Specifically, the WRHA uses the $520,000 annually:

  • Enhance community based services by approximately $326,000 with additional nursing/allied health professionals for patient follow-up, counseling, support, outreach, education and training for patients and families.
  • Expansion of facility based services (Viral Hepatitis Investigation Unit [VHIU] at the Health Sciences Centre) with increased clinic days, additional nursing and support staff and an additional physician with training in Hepatology.
  • Introduction an/or upgrading of information technology to enhance communication, track and monitor patient care and treatment and expedite access to service.

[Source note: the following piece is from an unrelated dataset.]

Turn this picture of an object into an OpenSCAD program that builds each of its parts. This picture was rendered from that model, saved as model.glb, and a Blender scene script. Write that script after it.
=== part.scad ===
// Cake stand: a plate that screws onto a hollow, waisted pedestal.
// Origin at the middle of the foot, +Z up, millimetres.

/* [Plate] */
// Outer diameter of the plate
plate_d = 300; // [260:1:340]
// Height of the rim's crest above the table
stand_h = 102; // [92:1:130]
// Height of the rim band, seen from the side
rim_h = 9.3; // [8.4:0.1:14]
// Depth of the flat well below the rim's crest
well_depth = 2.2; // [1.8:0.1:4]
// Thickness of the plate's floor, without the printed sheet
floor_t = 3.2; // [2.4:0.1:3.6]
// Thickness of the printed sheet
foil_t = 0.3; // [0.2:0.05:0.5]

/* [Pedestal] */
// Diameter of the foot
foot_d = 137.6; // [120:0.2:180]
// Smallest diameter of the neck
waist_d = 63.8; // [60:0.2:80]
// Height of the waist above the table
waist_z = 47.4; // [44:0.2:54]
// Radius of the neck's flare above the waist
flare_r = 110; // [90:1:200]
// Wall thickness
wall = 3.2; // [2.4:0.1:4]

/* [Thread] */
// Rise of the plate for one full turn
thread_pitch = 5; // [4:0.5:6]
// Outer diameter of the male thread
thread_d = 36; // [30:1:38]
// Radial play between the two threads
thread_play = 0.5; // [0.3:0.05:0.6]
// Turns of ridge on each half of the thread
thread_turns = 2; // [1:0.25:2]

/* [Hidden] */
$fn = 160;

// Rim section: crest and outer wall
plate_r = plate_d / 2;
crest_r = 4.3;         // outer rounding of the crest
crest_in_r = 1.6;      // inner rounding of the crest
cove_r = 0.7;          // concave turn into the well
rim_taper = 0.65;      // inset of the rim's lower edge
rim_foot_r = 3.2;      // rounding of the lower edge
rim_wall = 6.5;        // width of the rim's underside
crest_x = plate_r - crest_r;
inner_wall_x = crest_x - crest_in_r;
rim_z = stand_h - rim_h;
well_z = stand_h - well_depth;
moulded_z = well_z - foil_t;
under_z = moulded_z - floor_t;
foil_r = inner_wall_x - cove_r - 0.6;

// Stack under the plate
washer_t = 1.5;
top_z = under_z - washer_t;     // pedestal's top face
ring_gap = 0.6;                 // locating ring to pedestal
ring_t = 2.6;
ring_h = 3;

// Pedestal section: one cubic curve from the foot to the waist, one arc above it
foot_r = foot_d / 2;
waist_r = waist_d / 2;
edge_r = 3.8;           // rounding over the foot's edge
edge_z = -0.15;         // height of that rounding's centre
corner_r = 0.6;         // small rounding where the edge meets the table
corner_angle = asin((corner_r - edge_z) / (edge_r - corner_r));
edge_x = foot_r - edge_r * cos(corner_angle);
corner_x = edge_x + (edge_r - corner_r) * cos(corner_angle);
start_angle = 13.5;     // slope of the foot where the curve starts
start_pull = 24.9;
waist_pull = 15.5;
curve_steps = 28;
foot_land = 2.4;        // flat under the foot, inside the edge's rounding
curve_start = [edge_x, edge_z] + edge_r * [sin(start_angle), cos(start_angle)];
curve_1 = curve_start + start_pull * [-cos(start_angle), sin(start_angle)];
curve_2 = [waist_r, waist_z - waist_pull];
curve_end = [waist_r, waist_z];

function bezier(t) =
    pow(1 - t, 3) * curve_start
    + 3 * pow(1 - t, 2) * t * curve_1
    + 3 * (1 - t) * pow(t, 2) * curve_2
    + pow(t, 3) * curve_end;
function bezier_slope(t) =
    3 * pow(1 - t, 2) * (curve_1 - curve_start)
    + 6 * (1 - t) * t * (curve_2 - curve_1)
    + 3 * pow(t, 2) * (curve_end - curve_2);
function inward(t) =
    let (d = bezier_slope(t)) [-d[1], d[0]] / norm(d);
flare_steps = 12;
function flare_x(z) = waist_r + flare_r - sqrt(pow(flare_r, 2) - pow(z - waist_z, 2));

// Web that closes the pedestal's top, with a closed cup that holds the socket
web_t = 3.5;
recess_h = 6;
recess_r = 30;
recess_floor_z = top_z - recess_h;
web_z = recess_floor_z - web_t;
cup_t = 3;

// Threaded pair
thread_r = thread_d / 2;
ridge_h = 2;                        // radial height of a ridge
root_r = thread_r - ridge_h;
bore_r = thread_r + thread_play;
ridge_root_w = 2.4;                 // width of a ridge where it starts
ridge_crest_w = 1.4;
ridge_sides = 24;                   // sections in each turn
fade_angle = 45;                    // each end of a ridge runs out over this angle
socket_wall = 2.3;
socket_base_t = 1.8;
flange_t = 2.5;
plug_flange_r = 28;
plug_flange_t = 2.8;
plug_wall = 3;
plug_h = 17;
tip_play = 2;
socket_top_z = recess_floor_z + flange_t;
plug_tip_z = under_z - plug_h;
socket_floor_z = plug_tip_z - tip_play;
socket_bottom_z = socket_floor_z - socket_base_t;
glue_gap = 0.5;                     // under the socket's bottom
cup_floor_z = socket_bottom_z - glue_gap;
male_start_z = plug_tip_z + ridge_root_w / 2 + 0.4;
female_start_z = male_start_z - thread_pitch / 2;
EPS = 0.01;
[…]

The Province of Manitoba funds the following services not covered in the Undertaking Agreement:

  • Services of Cadham Provincial Laboratory.  
  • Blood transfusion recipients prior to April 1992 when blood donor was not screened for hepatitis C or the screening test was not available were notified of the possible risk of having been exposed to the virus.  More than 16,000 Manitobans were tested for the virus and 1% was found to be positive.      
  • Provincial drug program for hepatitis C drugs – between 1999 and 2004 funding for drugs was approximately $2.7 m.
  • Manitoba provides free vaccines (Hepatitis A and Hepatitis B) for individuals with liver diseases including hepatitis C patients, to prevent further damage or risk of damage. 
  • Hepatitis C treatment with antiviral drugs is offered in community clinic settings in collaboration with and using guidelines and protocols developed at the VHIU at the Health Sciences Centre.
  • Manitoba’s contribution to the Canadian Blood Services includes funding for the most up to date screening technology to assure that blood for donation is free from hepatitis C.
  • Physicians fees for the provision of services, including surgical services to patients.  
  • In-patient hospital care.
  • Support for research processes and databases that utilize the province’s surveillance database.
  • Support for educational forums with other partners.
  • Manitoba provides compassionate assistance to individuals infected with hepatitis C prior to January 1, 1986 and between July 1, 1990 and September 28, 1998 in the form of a one time grant of $10,000.  $3.5 m is allocated for this program.  To date 307 individuals and estates have received this grant.

Moving Forward

The agreement with the WRHA is periodically reviewed.  Refinements and modifications to the program will continue to occur.  The Province of Manitoba works with Regional Health Authorities to ensure that specialized services are available and accessible to Manitobans with hepatitis C, to foster disease prevention strategies and to educate health care professionals on this disease and model of care.